_Provided records_:

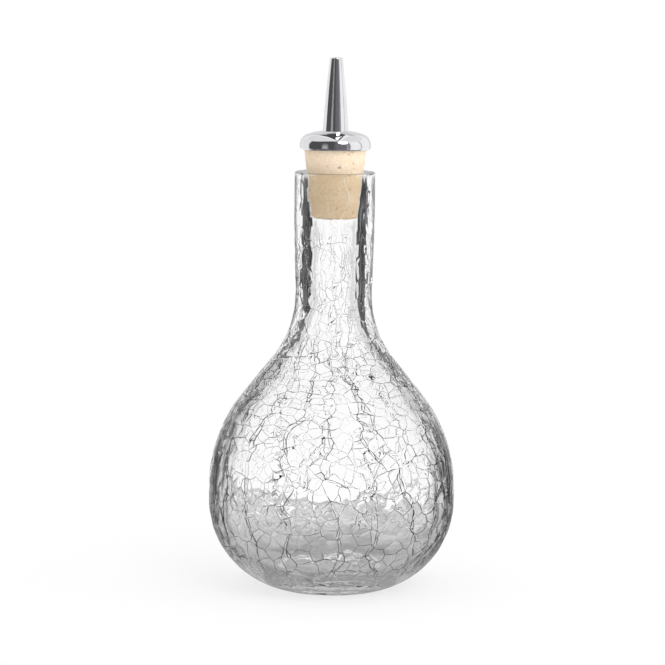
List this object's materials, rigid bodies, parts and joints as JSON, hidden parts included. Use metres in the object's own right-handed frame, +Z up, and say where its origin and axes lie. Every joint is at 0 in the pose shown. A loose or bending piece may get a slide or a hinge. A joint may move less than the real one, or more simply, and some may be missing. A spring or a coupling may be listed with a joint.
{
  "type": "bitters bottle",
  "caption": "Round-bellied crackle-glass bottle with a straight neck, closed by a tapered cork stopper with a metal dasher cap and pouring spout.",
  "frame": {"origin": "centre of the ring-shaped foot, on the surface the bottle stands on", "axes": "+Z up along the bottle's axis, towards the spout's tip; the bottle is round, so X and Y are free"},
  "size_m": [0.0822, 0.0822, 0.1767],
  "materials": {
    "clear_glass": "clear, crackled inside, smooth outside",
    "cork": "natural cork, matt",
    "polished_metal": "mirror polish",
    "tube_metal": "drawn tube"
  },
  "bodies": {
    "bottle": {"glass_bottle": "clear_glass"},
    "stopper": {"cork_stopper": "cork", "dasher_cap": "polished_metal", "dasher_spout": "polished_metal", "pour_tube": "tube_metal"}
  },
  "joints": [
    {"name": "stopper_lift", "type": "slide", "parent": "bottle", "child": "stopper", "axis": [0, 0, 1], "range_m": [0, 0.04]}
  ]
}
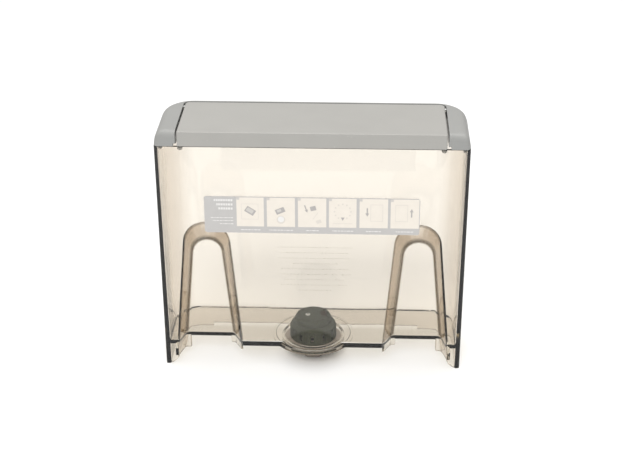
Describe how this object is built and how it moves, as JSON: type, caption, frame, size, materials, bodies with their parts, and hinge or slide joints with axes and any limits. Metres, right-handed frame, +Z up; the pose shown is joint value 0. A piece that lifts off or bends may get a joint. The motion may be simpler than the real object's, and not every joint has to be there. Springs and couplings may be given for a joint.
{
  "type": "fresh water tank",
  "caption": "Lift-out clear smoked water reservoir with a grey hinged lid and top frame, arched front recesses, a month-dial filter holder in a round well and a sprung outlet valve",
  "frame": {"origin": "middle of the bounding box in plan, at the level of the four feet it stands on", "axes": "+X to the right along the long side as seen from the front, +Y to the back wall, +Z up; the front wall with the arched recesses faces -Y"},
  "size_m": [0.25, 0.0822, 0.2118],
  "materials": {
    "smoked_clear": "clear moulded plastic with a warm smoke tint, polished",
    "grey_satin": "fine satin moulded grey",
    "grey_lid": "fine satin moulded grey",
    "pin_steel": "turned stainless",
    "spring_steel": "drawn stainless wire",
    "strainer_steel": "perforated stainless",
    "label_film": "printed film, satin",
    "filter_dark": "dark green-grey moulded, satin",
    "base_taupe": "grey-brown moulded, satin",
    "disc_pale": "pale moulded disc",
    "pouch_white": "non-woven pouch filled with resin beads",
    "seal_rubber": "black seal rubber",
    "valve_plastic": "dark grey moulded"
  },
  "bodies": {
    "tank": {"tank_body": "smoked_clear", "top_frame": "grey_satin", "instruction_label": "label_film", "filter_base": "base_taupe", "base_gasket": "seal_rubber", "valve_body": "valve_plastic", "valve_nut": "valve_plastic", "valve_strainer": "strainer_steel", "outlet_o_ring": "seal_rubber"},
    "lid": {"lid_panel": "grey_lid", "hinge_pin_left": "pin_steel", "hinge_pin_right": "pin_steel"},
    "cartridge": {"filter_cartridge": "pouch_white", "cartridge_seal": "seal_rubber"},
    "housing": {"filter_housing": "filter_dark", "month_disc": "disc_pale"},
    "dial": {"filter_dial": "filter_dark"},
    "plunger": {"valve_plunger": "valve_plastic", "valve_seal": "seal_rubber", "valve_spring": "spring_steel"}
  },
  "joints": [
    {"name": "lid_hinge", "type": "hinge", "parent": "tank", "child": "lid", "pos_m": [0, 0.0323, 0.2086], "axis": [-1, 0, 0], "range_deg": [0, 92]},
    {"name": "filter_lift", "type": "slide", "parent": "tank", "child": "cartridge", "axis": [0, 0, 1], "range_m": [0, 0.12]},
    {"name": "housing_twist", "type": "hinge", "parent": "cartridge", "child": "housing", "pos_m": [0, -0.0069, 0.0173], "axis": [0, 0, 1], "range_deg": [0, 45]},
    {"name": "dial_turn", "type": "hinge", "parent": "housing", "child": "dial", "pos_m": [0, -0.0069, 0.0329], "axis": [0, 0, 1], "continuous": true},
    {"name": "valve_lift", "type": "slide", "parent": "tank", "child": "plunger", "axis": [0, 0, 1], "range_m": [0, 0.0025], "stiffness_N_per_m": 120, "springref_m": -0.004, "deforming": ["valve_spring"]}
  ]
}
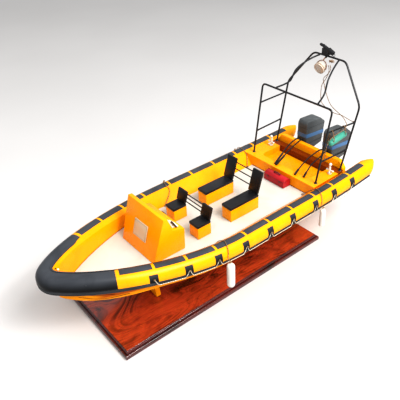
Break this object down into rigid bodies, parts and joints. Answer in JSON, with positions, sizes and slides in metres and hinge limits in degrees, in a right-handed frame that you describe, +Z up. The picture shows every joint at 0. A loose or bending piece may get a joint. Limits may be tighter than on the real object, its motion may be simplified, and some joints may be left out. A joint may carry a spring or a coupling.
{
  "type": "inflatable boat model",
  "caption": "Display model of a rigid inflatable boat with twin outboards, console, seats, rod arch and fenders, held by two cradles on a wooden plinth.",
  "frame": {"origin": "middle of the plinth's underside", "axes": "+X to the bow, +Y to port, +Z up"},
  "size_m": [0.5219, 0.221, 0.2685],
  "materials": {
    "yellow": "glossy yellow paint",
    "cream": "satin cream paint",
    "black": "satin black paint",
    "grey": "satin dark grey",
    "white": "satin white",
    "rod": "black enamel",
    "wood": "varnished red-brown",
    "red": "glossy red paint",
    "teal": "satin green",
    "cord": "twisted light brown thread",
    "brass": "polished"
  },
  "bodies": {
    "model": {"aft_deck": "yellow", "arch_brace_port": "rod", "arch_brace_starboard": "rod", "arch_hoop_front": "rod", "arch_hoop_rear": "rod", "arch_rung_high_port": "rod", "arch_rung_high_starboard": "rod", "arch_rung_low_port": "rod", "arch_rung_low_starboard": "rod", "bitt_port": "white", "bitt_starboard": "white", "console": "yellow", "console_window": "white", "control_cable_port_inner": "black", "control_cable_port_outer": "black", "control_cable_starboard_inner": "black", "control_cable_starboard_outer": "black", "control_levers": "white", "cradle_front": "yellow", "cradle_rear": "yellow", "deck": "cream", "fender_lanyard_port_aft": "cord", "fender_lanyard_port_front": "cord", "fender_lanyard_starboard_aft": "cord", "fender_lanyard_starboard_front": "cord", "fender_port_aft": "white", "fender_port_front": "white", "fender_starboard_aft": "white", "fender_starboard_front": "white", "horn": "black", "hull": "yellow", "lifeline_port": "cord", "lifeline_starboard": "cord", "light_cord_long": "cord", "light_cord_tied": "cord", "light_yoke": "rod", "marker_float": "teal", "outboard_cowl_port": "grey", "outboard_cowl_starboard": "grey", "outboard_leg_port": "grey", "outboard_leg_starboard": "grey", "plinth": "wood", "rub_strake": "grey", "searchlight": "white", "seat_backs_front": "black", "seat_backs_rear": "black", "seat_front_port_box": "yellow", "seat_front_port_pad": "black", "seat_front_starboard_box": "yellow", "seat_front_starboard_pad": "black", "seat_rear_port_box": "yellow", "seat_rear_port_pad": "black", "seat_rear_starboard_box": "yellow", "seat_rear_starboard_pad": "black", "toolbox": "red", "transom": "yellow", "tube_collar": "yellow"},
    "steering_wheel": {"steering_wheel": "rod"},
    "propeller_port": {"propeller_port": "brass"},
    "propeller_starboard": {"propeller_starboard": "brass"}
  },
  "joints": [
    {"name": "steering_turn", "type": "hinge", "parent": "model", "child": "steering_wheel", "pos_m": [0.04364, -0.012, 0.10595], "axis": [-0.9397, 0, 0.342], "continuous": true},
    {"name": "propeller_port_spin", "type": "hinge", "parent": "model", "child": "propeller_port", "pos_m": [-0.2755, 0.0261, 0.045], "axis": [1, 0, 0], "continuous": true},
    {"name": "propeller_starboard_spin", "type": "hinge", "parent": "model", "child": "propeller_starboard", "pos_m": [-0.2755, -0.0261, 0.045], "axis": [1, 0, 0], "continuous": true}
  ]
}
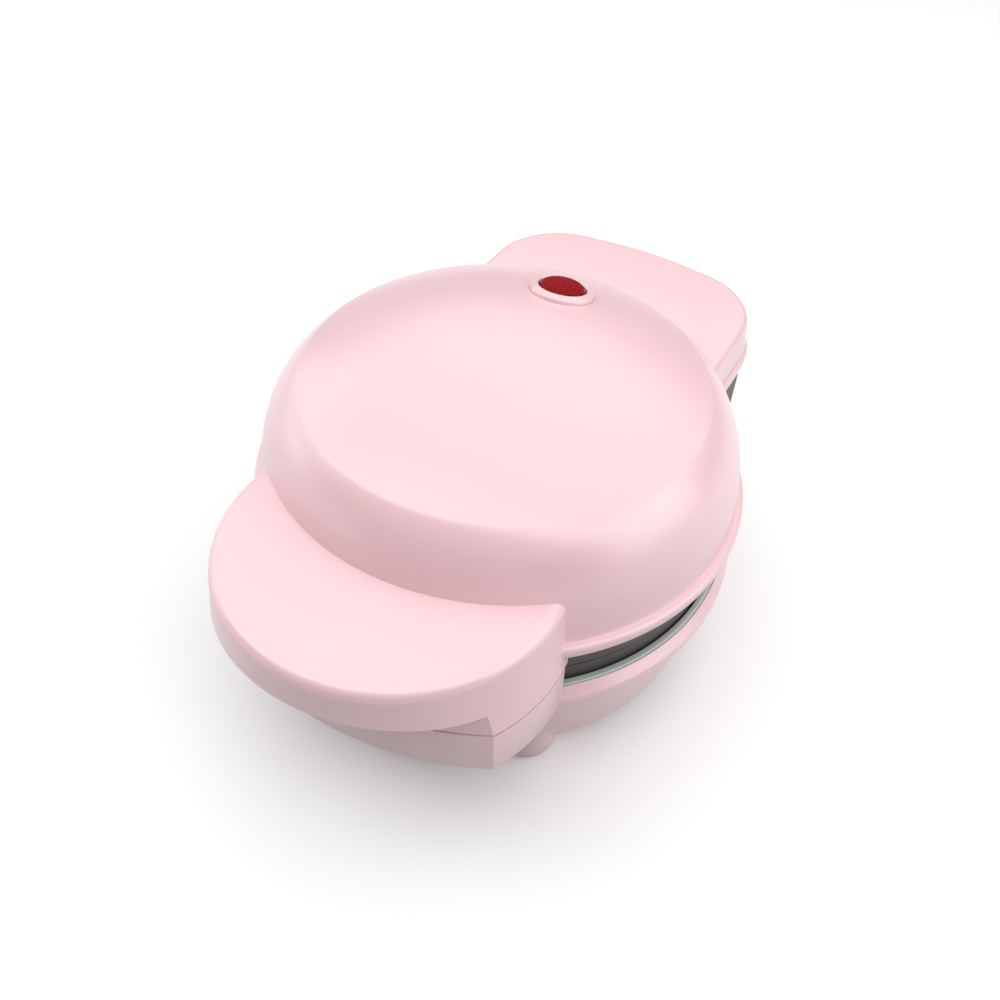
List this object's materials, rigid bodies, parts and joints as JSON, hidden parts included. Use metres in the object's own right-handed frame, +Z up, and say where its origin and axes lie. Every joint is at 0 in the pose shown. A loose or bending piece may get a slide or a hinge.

_Work instructions_: Copy in full each line that holds the word "handed".

_Output for this exercise_:
List this object's materials, rigid bodies, parts and joints as JSON, hidden parts included. Use metres in the object's own right-handed frame, +Z up, and say where its origin and axes lie. Every joint is at 0 in the pose shown. A loose or bending piece may get a slide or a hinge. A joint may move less than the real one, or more simply, and some may be missing. A spring or a coupling may be listed with a joint.
Describe how this object is built and how it moves, as JSON: type, caption, frame, size, materials, bodies with their parts, and hinge or slide joints with axes and any limits. Metres, right-handed frame, +Z up; the pose shown is joint value 0. A piece that lifts off or bends may get a joint. The motion may be simpler than the real object's, and not every joint has to be there. Springs and couplings may be given for a joint.
Break this object down into rigid bodies, parts and joints. Answer in JSON, with positions, sizes and slides in metres and hinge limits in degrees, in a right-handed frame that you describe, +Z up. The picture shows every joint at 0. A loose or bending piece may get a joint. Limits may be tighter than on the real object, its motion may be simplified, and some joints may be left out. A joint may carry a spring or a coupling.
List this object's materials, rigid bodies, parts and joints as JSON, hidden parts included. Use metres in the object's own right-handed frame, +Z up, and say where its origin and axes lie. Every joint is at 0 in the pose shown. A loose or bending piece may get a slide or a hinge.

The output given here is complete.